Bathory - the first few albums for being the epitome of raw, in your face black metal. Also Bathory - Hammerheart. The album which started Viking metal. Quorthon really was a huge loss to music, far more so than Dimebag in my opinion who seems to be fellated for little reason other than he died an eventful death, and was never actually that good.


Emperor - both Nightside and Anthems. Epic, incredibly atmospheric pieces of art imitated by many


Graveland and Nokturnal Mortum could probably be called influential bands for the sheer number worship bands now existing


Other bands such as Immortal and Enslaved have also released records I would call highly influential


Possessed - Seven Churches

Morbid Angel - Altars of Madness

The early Death albums

Autopsy- Severed Survival


The above are all quintessential death metal albums


Cryptopsy's None So Vile must be one of the first tech-death albums. Absolutely essential listening, made even better by Lord Worm's insane performance and utterly disturbing deranged vocals. Pity how they ended up in deathcore faggery...

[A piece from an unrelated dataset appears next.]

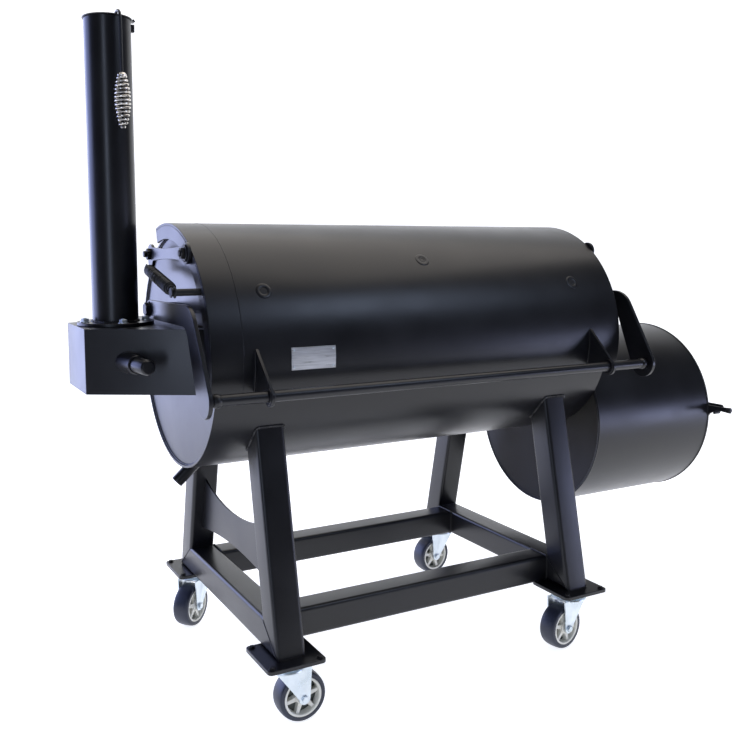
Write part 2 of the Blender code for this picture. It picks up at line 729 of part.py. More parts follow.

At The Gates for giving birth to Melodeath and thousands of copiers. Early In Flames too, The Jester Race being the main example


Cannibal Corpse - Hammer Smashed Face - the album inspiring pretty much all of the brutal death metal bands on the scene today


Reign In Blood by Slayer. Despite being a mediocre album (one great song at the start and one at the end with lots of filler in between does not a good album make) it's been highly influential in the thrash scene.


My Dying Bride - Turn Loose The Swans. One of the finest albums ever made and the quintessential death/doom record. Haunting, beautiful and depressive music at its finest.


Tons more influential metal albums I could name but that's enough for now.